Wall Street is feeling optimistic about 2012 based on promising housing and construction data and positive headlines out of Europe, reports USA TODAY.
The market rallied nearly 3% on Tuesday; the biggest gain since November 30th, but is still down 1.3% from the year's opening.
"A quick survey of New Year's prognostications from investment strategists suggests stocks might deliver the double-digit gains that they have put up, on average, over the long term," reports USA TODAY. "A snapshot of 2012 year-end-price targets from five firms shows an average gain of 10.5% for stocks."

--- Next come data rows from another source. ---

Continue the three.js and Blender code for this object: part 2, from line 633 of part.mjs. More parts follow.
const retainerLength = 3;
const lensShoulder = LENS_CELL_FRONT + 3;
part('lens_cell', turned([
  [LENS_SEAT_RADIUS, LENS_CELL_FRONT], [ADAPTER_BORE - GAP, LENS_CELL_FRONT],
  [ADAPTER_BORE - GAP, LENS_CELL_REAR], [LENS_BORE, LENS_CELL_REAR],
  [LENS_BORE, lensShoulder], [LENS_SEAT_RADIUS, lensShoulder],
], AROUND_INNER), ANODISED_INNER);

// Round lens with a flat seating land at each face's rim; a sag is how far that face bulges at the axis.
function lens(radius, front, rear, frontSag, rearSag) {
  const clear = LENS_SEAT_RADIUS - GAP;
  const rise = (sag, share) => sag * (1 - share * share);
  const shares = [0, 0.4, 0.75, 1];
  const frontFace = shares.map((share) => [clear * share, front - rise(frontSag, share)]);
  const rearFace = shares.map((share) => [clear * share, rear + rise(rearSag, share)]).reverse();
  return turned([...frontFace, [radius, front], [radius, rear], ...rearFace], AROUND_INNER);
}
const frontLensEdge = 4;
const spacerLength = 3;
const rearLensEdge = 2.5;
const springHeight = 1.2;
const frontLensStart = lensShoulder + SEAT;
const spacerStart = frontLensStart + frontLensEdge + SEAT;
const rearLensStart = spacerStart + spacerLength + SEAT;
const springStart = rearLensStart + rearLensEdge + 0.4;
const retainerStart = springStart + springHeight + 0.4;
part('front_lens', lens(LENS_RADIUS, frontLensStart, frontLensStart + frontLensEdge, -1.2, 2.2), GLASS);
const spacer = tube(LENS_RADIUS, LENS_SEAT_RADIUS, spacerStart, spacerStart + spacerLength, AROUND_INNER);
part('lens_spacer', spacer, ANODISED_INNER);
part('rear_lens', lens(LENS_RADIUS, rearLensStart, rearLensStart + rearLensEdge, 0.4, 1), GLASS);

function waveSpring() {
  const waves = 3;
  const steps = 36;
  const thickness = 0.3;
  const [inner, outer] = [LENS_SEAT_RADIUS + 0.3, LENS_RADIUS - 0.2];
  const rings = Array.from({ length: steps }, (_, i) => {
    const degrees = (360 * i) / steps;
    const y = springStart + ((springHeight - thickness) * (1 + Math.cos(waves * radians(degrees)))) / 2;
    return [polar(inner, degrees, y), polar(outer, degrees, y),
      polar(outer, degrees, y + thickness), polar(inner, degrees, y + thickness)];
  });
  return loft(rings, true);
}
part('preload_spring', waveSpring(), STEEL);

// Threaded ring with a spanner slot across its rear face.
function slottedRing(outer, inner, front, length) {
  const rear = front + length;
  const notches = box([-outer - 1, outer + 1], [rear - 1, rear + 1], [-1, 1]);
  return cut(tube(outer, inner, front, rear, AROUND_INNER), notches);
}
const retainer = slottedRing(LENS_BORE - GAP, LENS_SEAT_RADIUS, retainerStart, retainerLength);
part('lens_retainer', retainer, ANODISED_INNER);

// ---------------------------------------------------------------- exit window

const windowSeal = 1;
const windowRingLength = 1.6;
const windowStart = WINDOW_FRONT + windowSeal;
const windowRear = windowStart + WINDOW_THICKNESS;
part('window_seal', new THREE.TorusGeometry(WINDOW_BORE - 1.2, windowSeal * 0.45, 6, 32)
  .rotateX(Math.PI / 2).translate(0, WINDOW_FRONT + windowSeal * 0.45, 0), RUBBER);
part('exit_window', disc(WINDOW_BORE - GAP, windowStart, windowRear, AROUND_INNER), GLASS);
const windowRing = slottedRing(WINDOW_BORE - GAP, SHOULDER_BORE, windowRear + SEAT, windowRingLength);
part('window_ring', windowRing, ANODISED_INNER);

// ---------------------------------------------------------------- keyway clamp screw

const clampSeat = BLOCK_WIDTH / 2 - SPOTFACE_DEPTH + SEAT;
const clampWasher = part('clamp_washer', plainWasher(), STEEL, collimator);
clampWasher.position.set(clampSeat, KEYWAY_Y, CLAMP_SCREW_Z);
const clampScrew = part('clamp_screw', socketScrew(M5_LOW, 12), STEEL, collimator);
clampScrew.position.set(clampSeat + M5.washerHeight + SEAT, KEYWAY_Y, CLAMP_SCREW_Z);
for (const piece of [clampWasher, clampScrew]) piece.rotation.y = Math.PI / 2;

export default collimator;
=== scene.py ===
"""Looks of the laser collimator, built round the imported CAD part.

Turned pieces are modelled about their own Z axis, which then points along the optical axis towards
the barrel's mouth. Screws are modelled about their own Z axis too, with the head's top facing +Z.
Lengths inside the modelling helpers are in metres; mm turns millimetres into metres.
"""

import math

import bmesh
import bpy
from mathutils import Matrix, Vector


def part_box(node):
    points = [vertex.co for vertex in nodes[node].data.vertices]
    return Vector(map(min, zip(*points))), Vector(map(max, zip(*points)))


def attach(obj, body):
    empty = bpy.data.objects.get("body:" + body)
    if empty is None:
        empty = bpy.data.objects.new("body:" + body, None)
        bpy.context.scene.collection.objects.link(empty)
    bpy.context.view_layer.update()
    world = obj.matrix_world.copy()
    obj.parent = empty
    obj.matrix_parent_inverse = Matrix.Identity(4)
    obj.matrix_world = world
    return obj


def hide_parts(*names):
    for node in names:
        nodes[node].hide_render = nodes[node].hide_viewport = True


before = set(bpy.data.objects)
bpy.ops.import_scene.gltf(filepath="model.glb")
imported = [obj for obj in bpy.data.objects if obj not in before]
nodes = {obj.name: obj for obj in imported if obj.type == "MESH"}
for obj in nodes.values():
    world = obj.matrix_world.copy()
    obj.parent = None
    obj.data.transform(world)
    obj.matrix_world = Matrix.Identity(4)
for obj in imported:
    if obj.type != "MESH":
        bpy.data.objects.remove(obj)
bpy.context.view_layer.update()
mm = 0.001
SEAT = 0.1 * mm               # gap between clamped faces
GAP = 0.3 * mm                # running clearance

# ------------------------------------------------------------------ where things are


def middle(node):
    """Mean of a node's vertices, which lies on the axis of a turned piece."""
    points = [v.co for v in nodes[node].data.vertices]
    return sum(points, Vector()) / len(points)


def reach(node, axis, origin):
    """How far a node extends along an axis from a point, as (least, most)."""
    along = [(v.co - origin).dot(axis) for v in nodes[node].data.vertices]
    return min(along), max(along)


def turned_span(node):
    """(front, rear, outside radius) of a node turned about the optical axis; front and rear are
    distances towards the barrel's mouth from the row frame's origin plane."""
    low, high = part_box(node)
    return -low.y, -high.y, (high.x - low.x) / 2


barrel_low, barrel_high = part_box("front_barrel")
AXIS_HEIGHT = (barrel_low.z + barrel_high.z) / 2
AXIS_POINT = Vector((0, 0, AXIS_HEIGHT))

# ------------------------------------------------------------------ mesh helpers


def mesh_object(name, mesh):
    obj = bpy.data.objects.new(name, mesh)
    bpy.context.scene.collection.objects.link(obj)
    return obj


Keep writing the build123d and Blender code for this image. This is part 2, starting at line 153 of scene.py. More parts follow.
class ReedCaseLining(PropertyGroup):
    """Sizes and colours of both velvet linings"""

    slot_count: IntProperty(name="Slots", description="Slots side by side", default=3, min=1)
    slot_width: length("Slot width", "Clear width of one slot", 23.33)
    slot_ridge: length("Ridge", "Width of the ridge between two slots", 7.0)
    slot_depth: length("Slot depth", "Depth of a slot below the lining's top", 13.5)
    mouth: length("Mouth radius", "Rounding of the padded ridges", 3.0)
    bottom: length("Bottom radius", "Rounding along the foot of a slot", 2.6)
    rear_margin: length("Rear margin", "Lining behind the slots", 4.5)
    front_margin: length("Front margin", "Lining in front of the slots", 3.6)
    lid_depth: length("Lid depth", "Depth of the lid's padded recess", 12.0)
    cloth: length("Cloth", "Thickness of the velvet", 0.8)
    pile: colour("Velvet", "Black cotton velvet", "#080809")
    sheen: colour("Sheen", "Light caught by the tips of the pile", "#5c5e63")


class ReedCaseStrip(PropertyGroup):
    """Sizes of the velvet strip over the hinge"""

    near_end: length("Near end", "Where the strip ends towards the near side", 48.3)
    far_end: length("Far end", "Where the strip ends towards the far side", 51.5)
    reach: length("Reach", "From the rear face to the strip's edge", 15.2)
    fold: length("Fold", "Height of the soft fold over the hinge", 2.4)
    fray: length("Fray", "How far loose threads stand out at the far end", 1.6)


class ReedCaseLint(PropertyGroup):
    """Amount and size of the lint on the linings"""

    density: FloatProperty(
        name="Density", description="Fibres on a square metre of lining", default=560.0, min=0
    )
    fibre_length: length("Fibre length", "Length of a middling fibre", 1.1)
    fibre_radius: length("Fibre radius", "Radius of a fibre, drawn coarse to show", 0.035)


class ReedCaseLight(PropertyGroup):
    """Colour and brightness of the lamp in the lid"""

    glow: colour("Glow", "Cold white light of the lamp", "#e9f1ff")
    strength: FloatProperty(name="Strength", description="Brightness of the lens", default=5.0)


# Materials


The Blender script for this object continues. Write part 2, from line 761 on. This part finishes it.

Historically, stocks tend to get stronger after "steep corrections" says Sam Stovall, chief equity strategist at S&P. He makes an example of the eight U.S. economic declines 15% to 25% since 1845 -- the market was up an average of 31.7% in the year after the drops.
Skepticism
This year was met with an incredible amount of volatility thanks to slow economic growth and political squabbles at home and abroad. But a quick look into 2012 shows we'll probably be in for much more of it.
2012 brings us closer to the potential breakup of the euro zone, China's potentially hard landing, and what promises to be a divisive presidential election. And let's not forget that Congress is scheduled to readdress the U.S. debt ceiling at the end of 2012. Some speculate continued failure on Congress's behalf will be met with another U.S. downgrade.
Still, USA TODAY says analysts are suggesting that despite a continuance of "excess volatility and doubt," the U.S. is better equipped to come out on top. "The relative stability of U.S. fundamentals and economic conditions will be an attractive alternative compared to other more volatile assets around the world," said Wall Street strategist Brian Belski.
Investing ideas
Looking for investing ideas going into 2012?
For ideas, we started with a list of the 200 largest S&P 500 stocks. To refine the list, we only focused on S&P 500 stocks that have reported greater profitability ratios relative to their competitors over the last 12 months.
And finally, we only focused on companies that are undervalued relative to levered free cash flow.
These highly profitable companies are trading at attractive levels. Should they be on your watchlist for 2012?
List sorted by market cap. (Click here to access free, interactive tools to analyze these ideas.)
1. Time Warner
2. Marathon Oil
3. Aetna
Interactive Chart: Press Play to compare changes in analyst ratings over the last two years for the stocks mentioned above. Analyst ratings sourced from Zacks Investment Research.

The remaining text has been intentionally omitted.